#### [EXERCISE DIRECTIONS]
In the entries below, identify every line with the string "body" and copy it.

#### [THE RECORDS]
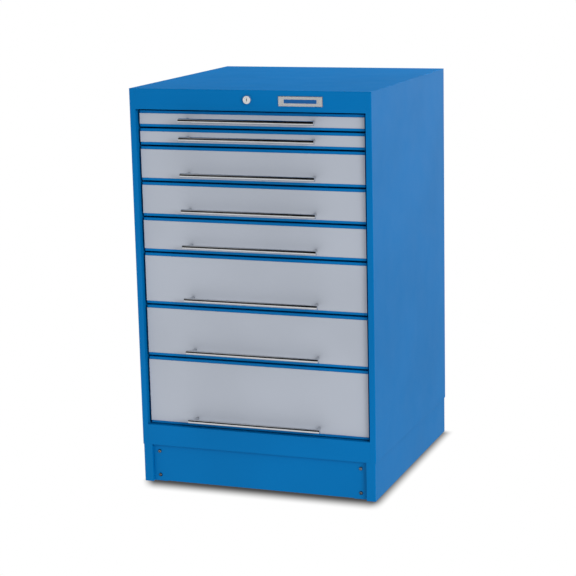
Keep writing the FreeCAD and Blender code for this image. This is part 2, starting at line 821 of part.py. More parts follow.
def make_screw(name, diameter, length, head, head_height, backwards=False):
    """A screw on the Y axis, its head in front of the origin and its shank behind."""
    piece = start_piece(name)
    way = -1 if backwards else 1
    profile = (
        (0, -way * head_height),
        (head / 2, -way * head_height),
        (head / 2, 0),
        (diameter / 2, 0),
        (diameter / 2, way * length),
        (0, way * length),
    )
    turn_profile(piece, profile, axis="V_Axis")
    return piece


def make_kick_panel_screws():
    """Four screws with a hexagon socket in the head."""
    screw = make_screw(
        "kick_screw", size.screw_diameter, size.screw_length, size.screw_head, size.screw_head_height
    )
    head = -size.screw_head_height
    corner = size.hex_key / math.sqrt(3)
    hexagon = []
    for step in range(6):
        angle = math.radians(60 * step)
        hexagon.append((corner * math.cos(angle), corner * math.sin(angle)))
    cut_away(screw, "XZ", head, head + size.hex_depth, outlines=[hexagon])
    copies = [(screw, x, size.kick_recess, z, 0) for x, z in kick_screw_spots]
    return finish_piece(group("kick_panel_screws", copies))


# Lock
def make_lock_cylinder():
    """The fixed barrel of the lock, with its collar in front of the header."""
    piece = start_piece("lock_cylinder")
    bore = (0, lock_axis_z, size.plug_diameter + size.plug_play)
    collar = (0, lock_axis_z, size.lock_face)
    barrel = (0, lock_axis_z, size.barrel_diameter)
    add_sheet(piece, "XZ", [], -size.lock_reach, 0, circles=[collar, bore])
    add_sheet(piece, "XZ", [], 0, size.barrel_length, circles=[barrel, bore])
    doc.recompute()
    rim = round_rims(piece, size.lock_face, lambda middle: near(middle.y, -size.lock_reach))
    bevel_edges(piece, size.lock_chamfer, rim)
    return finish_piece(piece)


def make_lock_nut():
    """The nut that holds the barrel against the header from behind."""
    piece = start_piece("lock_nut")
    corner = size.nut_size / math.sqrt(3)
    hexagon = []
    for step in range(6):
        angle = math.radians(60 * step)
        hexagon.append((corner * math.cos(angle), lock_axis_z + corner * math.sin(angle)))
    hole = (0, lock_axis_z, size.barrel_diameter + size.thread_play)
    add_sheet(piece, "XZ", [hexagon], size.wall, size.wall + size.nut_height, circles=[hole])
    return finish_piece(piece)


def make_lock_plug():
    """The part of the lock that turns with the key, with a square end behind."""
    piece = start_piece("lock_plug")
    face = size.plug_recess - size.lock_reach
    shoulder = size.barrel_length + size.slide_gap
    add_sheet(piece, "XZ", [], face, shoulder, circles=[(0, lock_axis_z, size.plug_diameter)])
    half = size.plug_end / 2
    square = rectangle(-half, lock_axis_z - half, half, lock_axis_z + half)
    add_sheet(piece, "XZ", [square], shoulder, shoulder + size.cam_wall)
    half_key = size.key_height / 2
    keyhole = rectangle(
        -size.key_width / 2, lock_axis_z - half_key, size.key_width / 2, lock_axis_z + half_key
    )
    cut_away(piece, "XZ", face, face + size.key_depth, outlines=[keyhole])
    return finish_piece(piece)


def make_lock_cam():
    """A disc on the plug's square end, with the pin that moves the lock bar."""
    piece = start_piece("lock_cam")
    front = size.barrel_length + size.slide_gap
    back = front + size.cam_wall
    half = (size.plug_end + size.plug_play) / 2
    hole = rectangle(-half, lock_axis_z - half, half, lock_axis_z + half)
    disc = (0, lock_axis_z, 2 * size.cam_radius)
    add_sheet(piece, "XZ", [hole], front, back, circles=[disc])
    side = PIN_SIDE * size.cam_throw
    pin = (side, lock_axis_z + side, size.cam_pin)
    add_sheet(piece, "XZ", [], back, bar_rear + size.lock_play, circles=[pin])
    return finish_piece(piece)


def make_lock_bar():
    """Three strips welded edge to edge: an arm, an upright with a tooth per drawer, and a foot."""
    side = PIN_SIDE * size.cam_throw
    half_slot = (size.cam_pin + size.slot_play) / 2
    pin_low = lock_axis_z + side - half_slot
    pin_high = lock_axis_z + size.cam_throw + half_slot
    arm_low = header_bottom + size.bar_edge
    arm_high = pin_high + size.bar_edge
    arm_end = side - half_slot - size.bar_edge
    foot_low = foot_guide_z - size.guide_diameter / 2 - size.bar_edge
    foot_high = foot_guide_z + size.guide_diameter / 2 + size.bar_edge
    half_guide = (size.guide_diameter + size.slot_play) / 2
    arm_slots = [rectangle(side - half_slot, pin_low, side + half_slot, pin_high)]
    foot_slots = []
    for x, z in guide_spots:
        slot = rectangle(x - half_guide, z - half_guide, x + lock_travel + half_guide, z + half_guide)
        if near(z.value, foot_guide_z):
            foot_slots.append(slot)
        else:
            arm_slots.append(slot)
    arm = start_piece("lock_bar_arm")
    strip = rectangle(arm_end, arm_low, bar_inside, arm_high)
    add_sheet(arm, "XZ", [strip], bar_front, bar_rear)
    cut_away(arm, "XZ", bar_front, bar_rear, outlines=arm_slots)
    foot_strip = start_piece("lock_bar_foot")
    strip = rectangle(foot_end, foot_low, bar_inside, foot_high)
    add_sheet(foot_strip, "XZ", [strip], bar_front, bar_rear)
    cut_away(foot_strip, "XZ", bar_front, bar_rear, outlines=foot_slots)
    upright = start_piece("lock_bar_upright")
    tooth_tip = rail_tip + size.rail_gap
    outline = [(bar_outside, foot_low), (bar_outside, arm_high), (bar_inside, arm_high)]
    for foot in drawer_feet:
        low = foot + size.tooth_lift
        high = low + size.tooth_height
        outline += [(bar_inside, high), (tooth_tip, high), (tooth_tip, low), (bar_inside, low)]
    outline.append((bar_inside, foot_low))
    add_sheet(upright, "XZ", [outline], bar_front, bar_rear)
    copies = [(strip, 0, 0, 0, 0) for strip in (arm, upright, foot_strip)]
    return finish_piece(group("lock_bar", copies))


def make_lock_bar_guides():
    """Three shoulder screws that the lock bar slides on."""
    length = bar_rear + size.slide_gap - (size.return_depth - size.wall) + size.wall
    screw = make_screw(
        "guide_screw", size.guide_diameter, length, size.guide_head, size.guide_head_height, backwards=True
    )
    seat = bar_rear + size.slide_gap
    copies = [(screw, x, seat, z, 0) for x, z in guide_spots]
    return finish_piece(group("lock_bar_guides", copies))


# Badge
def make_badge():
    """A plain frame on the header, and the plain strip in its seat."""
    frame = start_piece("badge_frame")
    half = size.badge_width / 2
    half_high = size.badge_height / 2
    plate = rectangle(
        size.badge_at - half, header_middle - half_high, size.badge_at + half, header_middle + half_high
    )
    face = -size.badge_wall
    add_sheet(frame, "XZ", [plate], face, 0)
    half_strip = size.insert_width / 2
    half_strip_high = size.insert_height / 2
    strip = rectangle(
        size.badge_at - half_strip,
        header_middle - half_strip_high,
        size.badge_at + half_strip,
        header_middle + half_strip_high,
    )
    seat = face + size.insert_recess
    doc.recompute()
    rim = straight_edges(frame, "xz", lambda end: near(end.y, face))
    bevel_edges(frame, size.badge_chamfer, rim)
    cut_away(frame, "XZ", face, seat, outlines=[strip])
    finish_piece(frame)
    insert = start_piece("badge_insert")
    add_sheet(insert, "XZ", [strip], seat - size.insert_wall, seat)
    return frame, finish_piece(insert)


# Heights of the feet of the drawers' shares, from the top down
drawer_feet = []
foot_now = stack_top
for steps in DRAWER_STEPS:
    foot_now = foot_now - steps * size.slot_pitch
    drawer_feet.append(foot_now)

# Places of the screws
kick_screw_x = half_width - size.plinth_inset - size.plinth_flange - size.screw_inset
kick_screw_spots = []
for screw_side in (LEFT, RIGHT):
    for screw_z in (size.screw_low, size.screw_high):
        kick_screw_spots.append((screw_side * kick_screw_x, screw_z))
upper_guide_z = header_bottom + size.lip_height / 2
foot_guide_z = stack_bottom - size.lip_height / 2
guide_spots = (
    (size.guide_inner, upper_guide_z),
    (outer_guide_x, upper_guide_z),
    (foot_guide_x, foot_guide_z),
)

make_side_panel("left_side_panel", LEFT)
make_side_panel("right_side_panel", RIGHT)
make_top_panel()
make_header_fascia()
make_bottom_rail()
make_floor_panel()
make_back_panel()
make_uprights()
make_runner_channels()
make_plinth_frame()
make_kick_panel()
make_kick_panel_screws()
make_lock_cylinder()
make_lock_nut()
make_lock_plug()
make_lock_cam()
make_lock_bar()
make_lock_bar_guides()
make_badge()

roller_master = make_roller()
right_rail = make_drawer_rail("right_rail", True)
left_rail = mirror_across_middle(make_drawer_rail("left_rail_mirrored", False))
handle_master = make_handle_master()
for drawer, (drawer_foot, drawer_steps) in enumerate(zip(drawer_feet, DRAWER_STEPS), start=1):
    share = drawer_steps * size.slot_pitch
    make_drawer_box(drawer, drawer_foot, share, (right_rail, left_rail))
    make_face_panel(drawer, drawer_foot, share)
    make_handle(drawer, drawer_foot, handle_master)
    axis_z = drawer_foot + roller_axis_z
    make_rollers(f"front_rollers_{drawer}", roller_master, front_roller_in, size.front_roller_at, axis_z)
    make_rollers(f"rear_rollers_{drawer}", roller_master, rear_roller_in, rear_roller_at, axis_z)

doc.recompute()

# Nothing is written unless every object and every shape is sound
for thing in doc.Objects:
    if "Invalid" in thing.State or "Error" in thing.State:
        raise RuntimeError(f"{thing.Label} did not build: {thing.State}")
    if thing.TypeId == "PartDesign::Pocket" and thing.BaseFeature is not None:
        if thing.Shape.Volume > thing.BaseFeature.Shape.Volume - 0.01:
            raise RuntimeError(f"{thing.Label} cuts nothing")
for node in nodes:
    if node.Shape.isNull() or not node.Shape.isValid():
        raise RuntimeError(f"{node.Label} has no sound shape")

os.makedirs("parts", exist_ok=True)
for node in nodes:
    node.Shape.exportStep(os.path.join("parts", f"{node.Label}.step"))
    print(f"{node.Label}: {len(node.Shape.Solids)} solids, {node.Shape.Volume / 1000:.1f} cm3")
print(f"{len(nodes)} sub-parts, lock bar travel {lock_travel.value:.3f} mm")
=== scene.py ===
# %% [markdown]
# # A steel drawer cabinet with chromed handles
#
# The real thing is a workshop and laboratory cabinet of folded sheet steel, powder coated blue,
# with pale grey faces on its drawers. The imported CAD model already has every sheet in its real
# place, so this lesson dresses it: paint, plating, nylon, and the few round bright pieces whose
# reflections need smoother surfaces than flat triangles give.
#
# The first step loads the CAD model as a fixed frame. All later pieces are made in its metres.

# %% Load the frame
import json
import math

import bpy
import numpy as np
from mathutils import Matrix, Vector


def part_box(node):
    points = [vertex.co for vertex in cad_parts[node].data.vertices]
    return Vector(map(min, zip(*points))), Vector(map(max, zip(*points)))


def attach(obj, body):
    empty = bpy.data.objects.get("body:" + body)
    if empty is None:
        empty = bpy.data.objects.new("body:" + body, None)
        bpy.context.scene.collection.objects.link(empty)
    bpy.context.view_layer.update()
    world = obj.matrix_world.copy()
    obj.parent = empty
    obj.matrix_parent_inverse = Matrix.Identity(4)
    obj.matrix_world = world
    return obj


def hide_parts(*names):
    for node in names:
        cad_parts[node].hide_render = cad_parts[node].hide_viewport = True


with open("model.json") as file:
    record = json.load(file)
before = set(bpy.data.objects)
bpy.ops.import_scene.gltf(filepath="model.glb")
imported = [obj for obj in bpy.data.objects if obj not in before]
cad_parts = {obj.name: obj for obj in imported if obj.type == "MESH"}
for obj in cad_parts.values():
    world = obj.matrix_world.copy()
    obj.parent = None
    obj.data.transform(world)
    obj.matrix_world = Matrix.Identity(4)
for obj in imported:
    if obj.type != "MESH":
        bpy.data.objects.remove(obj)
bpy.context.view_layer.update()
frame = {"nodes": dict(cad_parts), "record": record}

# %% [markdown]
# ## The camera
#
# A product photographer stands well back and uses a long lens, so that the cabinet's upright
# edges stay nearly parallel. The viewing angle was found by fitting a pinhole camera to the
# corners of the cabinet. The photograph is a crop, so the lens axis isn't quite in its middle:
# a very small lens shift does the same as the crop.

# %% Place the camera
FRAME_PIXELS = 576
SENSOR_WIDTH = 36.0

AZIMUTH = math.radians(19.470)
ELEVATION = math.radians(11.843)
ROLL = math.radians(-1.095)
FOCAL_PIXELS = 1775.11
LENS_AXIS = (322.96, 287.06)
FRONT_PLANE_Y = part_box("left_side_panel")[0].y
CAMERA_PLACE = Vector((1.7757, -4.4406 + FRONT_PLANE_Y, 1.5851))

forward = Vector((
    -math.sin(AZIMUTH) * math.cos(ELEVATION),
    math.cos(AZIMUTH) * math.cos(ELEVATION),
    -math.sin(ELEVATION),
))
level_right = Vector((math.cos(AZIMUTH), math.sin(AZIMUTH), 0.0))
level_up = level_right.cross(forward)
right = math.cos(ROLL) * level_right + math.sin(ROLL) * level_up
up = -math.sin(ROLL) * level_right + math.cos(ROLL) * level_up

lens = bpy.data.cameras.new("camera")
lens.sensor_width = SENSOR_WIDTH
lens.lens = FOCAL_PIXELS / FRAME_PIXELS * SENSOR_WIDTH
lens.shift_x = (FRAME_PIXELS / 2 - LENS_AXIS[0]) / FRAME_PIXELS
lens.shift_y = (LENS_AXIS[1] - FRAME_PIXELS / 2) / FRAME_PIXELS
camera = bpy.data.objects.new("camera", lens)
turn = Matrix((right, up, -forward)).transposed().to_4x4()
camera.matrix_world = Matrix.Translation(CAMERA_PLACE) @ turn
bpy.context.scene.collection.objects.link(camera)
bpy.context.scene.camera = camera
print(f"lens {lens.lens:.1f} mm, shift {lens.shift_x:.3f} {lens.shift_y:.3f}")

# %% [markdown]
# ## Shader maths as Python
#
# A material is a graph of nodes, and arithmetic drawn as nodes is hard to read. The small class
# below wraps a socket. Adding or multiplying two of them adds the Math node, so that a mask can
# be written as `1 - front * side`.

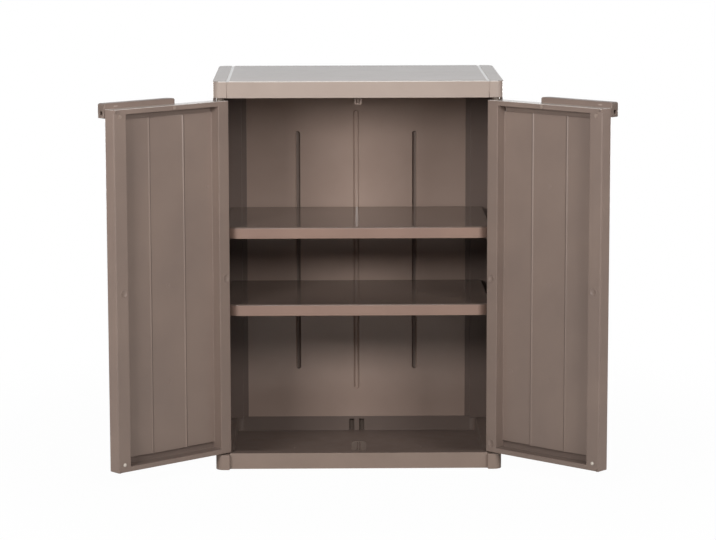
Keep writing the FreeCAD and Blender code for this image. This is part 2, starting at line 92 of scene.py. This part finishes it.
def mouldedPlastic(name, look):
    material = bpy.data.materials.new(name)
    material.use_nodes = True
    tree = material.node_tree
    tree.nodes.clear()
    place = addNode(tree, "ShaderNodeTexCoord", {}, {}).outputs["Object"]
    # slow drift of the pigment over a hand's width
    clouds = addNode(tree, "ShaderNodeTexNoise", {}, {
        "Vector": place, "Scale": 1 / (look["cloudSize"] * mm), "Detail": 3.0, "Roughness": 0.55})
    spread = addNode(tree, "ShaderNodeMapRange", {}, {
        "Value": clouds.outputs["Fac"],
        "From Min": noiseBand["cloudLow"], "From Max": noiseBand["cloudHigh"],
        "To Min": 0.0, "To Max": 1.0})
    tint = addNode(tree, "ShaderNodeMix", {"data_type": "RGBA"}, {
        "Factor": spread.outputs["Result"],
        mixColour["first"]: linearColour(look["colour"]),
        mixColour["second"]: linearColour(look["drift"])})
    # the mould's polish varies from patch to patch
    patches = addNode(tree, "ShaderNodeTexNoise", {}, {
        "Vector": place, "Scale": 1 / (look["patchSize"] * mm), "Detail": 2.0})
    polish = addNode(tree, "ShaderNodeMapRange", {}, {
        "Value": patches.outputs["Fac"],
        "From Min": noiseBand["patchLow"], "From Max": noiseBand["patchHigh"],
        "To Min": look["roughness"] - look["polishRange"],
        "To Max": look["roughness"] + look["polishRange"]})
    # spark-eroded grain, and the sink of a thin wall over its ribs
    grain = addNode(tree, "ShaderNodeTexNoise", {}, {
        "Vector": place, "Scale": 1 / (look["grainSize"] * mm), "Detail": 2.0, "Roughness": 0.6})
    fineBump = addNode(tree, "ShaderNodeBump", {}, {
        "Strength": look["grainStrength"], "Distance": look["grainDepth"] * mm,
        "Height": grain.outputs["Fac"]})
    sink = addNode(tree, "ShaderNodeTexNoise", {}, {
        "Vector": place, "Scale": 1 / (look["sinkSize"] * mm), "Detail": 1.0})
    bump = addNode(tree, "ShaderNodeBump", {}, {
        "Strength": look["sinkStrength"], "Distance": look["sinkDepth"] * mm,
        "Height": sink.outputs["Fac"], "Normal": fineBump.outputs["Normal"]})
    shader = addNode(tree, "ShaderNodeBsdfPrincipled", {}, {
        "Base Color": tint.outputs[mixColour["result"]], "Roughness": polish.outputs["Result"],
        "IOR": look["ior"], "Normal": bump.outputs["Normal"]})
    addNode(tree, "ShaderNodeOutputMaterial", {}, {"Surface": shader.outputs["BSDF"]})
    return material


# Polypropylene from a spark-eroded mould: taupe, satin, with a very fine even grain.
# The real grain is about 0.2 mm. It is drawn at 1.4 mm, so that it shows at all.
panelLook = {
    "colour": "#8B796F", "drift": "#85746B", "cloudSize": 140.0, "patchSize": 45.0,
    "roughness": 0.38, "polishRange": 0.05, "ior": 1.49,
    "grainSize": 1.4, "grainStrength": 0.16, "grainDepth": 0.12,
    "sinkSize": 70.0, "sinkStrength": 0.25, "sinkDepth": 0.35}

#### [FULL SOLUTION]
def attach(obj, body):
    empty = bpy.data.objects.get("body:" + body)
        empty = bpy.data.objects.new("body:" + body, None)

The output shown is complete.